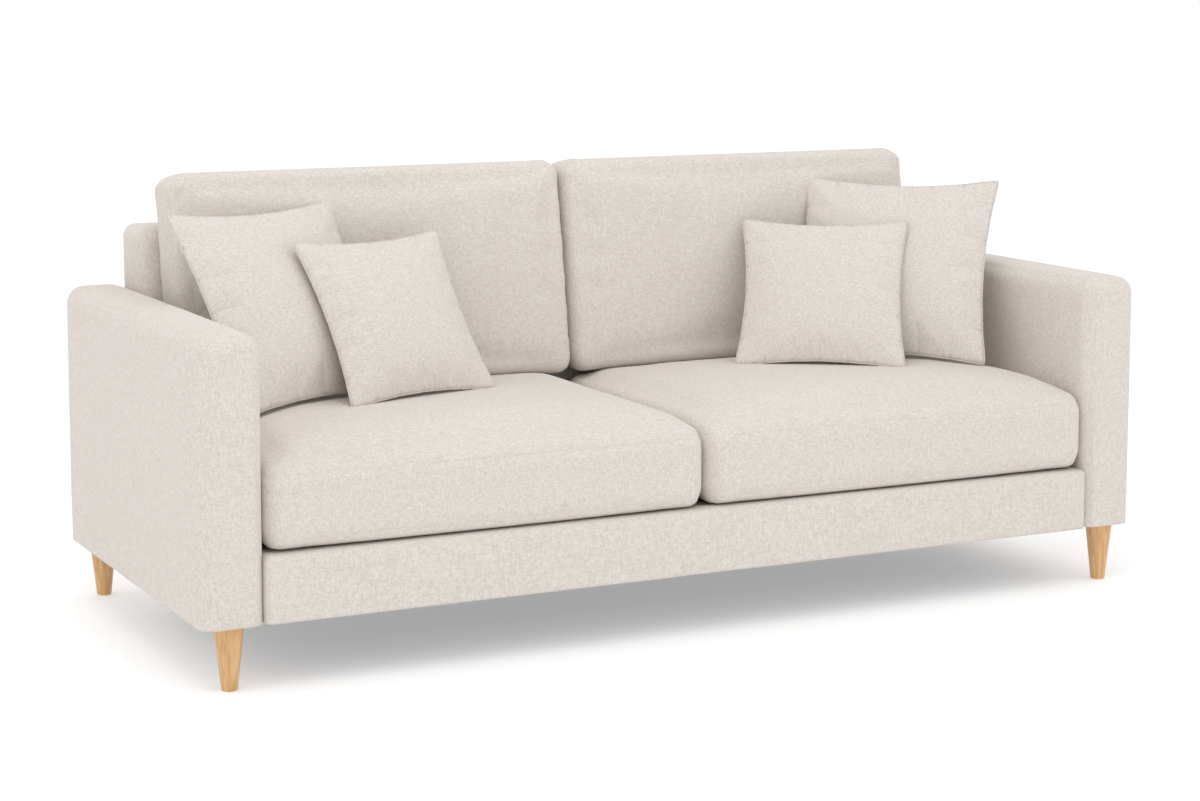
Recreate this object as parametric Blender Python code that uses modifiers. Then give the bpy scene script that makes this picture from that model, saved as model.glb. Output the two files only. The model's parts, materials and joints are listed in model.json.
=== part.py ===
"""Two-seat-cushion sofa on turned wooden legs, modelled as the pieces it is assembled from.

Metres, +Z up, the front faces -Y. The origin is on the floor, under the middle of the sofa.
Timber rails and posts carry springs and webbing. Foam and fabric shells cover the arms, the
back and the front rail. Seat cushions, back cushions and scatter cushions lie loose on top.
"""

import math

import bmesh
import bpy
from mathutils import Vector

# Overall sizes
WIDTH = 2.10
DEPTH = 0.90
LEG_HEIGHT = 0.122
ARM_HEIGHT = 0.66
ARM_THICKNESS = 0.125
BACK_HEIGHT = 0.785
BACK_TOP_THICKNESS = 0.12
BACK_RAKE = math.radians(9.5)
BASE_HEIGHT = 0.128

# Clearances
TOUCH = 0.0005
SLIP = 0.004
REST_GAP = 0.0015

# Upholstery
FABRIC = 0.002
ARM_FOAM = 0.015
BACK_FOAM = 0.015
BORDER_WADDING = 0.008
BORDER_DEPTH = 0.05
DECK_THICKNESS = 0.0105
ARM_RADIUS = 0.028
BACK_RADIUS = 0.022
BORDER_RADIUS = 0.014

# Timber
RAIL_THICKNESS = 0.03
RAIL_HEIGHT = 0.102
POST_WIDTH = 0.06
POST_DEPTH = 0.05
ARM_RAIL_HEIGHT = 0.04
BACK_POST = (0.05, 0.04)
BACK_RAIL_HEIGHT = 0.05
BACK_POST_STAND_OFF = 0.006

# Legs
LEG_TOP_RADIUS = 0.0285
LEG_FOOT_RADIUS = 0.015
LEG_CHAMFER = 0.0015
LEG_INSET_Y = 0.036
LEG_SIDES = 24
BOLT_RADIUS = 0.004
BOLT_LENGTH = 0.065
BOLT_IN_LEG = 0.032

# Springs and webbing
SPRING_WIRE = 0.0019
SPRINGS_PER_SEAT = 4
SPRING_WAVES = 7
SPRING_SWING = 0.024
WEB_WIDTH = 0.05
WEB_THICKNESS = 0.002
WEBS_UP = 8

# Seat and back cushions
CUSHION_GAP = 0.003
SEAT_THICKNESS = 0.174
SEAT_CROWN = 0.025
SEAT_RADIUS = 0.03
SEAT_FRONT_INSET = 0.002
SEAT_LIFT = 0.0055
BACK_CUSHION_WIDTH = 0.885
BACK_CUSHION_THICKNESS = 0.118
BACK_CUSHION_HEIGHT = 0.460
BACK_CUSHION_RADIUS = 0.022
BACK_CUSHION_STAND_OFF = 0.006
ZIP_HEIGHT = 0.008
ZIP_END_MARGIN = 0.10
SLIDER = (0.011, 0.003, 0.009)
PULL = (0.005, 0.0015, 0.024)

# Scatter cushions: name, side, half thickness, foot (x, y), turn and lean in degrees
PILLOW_SEAM = 0.005
PILLOW_PINCH = 0.09
PILLOW_LIFT = 0.003
PILLOWS = (
    ("left_large_pillow", 0.44, 0.050, (-0.664, -0.076), 22.2, 30.4),
    ("left_small_pillow", 0.37, 0.042, (-0.464, -0.109), 15.7, 31.7),
    ("right_large_pillow", 0.44, 0.050, (0.644, -0.087), -41.7, 28.5),
    ("right_small_pillow", 0.37, 0.042, (0.463, -0.108), -33.8, 35.4),
)

FABRIC_COLOUR = (0.76, 0.71, 0.66, 1.0)

# Levels that follow from the sizes above
BASE_TOP = LEG_HEIGHT + BASE_HEIGHT
RAIL_BOTTOM = LEG_HEIGHT + BORDER_WADDING
RAIL_TOP = RAIL_BOTTOM + RAIL_HEIGHT
SEAT_BOTTOM = BASE_TOP + SEAT_LIFT
SEAT_RIM = SEAT_BOTTOM + SEAT_THICKNESS
ARM_INNER = WIDTH / 2 - ARM_THICKNESS
ARM_MIDDLE = WIDTH / 2 - ARM_THICKNESS / 2
FRONT = -DEPTH / 2
REAR = DEPTH / 2
BACK_FACE_TOP = REAR - BACK_TOP_THICKNESS


def back_face(height):
    """Y of the back's raked front face at a height above the floor."""
    return BACK_FACE_TOP - (BACK_HEIGHT - height) * math.tan(BACK_RAKE)


def collection(name):
    made = bpy.data.collections.new(name)
    bpy.context.scene.collection.children.link(made)
    return made


def material(name, colour, roughness, metallic=0.0):
    made = bpy.data.materials.new(name)
    made.use_nodes = True
    shader = made.node_tree.nodes["Principled BSDF"]
    shader.inputs["Base Color"].default_value = colour
    shader.inputs["Roughness"].default_value = roughness
    shader.inputs["Metallic"].default_value = metallic
    return made


def add(name, mesh, finish, where=None):
    """One named object in the sofa's collection, or in another one."""
    made = bpy.data.objects.new(name, mesh)
    (where or SOFA).objects.link(made)
    made.data.materials.append(finish)
    return made


def mesh_of(shape, name):
    bmesh.ops.recalc_face_normals(shape, faces=shape.faces)
    if shape.calc_volume(signed=True) < 0:
        bmesh.ops.reverse_faces(shape, faces=shape.faces)
    mesh = bpy.data.meshes.new(name)
    shape.to_mesh(mesh)
    shape.free()
    return mesh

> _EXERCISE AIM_
Write out the whole listing again. Match it word for word.

> _PROBLEM SOLUTION_
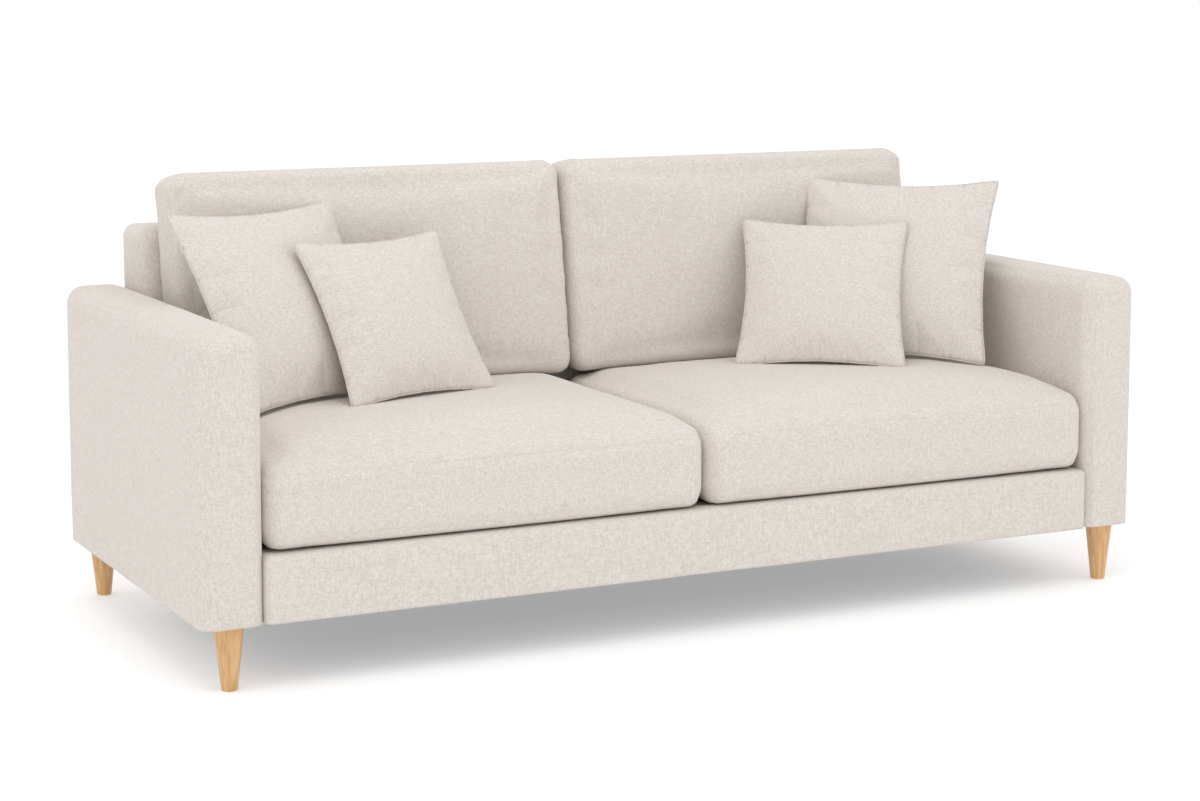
Recreate this object as parametric Blender Python code that uses modifiers. Then give the bpy scene script that makes this picture from that model, saved as model.glb. Output the two files only. The model's parts, materials and joints are listed in model.json.
=== part.py ===
"""Two-seat-cushion sofa on turned wooden legs, modelled as the pieces it is assembled from.

Metres, +Z up, the front faces -Y. The origin is on the floor, under the middle of the sofa.
Timber rails and posts carry springs and webbing. Foam and fabric shells cover the arms, the
back and the front rail. Seat cushions, back cushions and scatter cushions lie loose on top.
"""

import math

import bmesh
import bpy
from mathutils import Vector

# Overall sizes
WIDTH = 2.10
DEPTH = 0.90
LEG_HEIGHT = 0.122
ARM_HEIGHT = 0.66
ARM_THICKNESS = 0.125
BACK_HEIGHT = 0.785
BACK_TOP_THICKNESS = 0.12
BACK_RAKE = math.radians(9.5)
BASE_HEIGHT = 0.128

# Clearances
TOUCH = 0.0005
SLIP = 0.004
REST_GAP = 0.0015

# Upholstery
FABRIC = 0.002
ARM_FOAM = 0.015
BACK_FOAM = 0.015
BORDER_WADDING = 0.008
BORDER_DEPTH = 0.05
DECK_THICKNESS = 0.0105
ARM_RADIUS = 0.028
BACK_RADIUS = 0.022
BORDER_RADIUS = 0.014

# Timber
RAIL_THICKNESS = 0.03
RAIL_HEIGHT = 0.102
POST_WIDTH = 0.06
POST_DEPTH = 0.05
ARM_RAIL_HEIGHT = 0.04
BACK_POST = (0.05, 0.04)
BACK_RAIL_HEIGHT = 0.05
BACK_POST_STAND_OFF = 0.006

# Legs
LEG_TOP_RADIUS = 0.0285
LEG_FOOT_RADIUS = 0.015
LEG_CHAMFER = 0.0015
LEG_INSET_Y = 0.036
LEG_SIDES = 24
BOLT_RADIUS = 0.004
BOLT_LENGTH = 0.065
BOLT_IN_LEG = 0.032

# Springs and webbing
SPRING_WIRE = 0.0019
SPRINGS_PER_SEAT = 4
SPRING_WAVES = 7
SPRING_SWING = 0.024
WEB_WIDTH = 0.05
WEB_THICKNESS = 0.002
WEBS_UP = 8

# Seat and back cushions
CUSHION_GAP = 0.003
SEAT_THICKNESS = 0.174
SEAT_CROWN = 0.025
SEAT_RADIUS = 0.03
SEAT_FRONT_INSET = 0.002
SEAT_LIFT = 0.0055
BACK_CUSHION_WIDTH = 0.885
BACK_CUSHION_THICKNESS = 0.118
BACK_CUSHION_HEIGHT = 0.460
BACK_CUSHION_RADIUS = 0.022
BACK_CUSHION_STAND_OFF = 0.006
ZIP_HEIGHT = 0.008
ZIP_END_MARGIN = 0.10
SLIDER = (0.011, 0.003, 0.009)
PULL = (0.005, 0.0015, 0.024)

# Scatter cushions: name, side, half thickness, foot (x, y), turn and lean in degrees
PILLOW_SEAM = 0.005
PILLOW_PINCH = 0.09
PILLOW_LIFT = 0.003
PILLOWS = (
    ("left_large_pillow", 0.44, 0.050, (-0.664, -0.076), 22.2, 30.4),
    ("left_small_pillow", 0.37, 0.042, (-0.464, -0.109), 15.7, 31.7),
    ("right_large_pillow", 0.44, 0.050, (0.644, -0.087), -41.7, 28.5),
    ("right_small_pillow", 0.37, 0.042, (0.463, -0.108), -33.8, 35.4),
)

FABRIC_COLOUR = (0.76, 0.71, 0.66, 1.0)

# Levels that follow from the sizes above
BASE_TOP = LEG_HEIGHT + BASE_HEIGHT
RAIL_BOTTOM = LEG_HEIGHT + BORDER_WADDING
RAIL_TOP = RAIL_BOTTOM + RAIL_HEIGHT
SEAT_BOTTOM = BASE_TOP + SEAT_LIFT
SEAT_RIM = SEAT_BOTTOM + SEAT_THICKNESS
ARM_INNER = WIDTH / 2 - ARM_THICKNESS
ARM_MIDDLE = WIDTH / 2 - ARM_THICKNESS / 2
FRONT = -DEPTH / 2
REAR = DEPTH / 2
BACK_FACE_TOP = REAR - BACK_TOP_THICKNESS


def back_face(height):
    """Y of the back's raked front face at a height above the floor."""
    return BACK_FACE_TOP - (BACK_HEIGHT - height) * math.tan(BACK_RAKE)


def collection(name):
    made = bpy.data.collections.new(name)
    bpy.context.scene.collection.children.link(made)
    return made


def material(name, colour, roughness, metallic=0.0):
    made = bpy.data.materials.new(name)
    made.use_nodes = True
    shader = made.node_tree.nodes["Principled BSDF"]
    shader.inputs["Base Color"].default_value = colour
    shader.inputs["Roughness"].default_value = roughness
    shader.inputs["Metallic"].default_value = metallic
    return made


def add(name, mesh, finish, where=None):
    """One named object in the sofa's collection, or in another one."""
    made = bpy.data.objects.new(name, mesh)
    (where or SOFA).objects.link(made)
    made.data.materials.append(finish)
    return made


def mesh_of(shape, name):
    bmesh.ops.recalc_face_normals(shape, faces=shape.faces)
    if shape.calc_volume(signed=True) < 0:
        bmesh.ops.reverse_faces(shape, faces=shape.faces)
    mesh = bpy.data.meshes.new(name)
    shape.to_mesh(mesh)
    shape.free()
    return mesh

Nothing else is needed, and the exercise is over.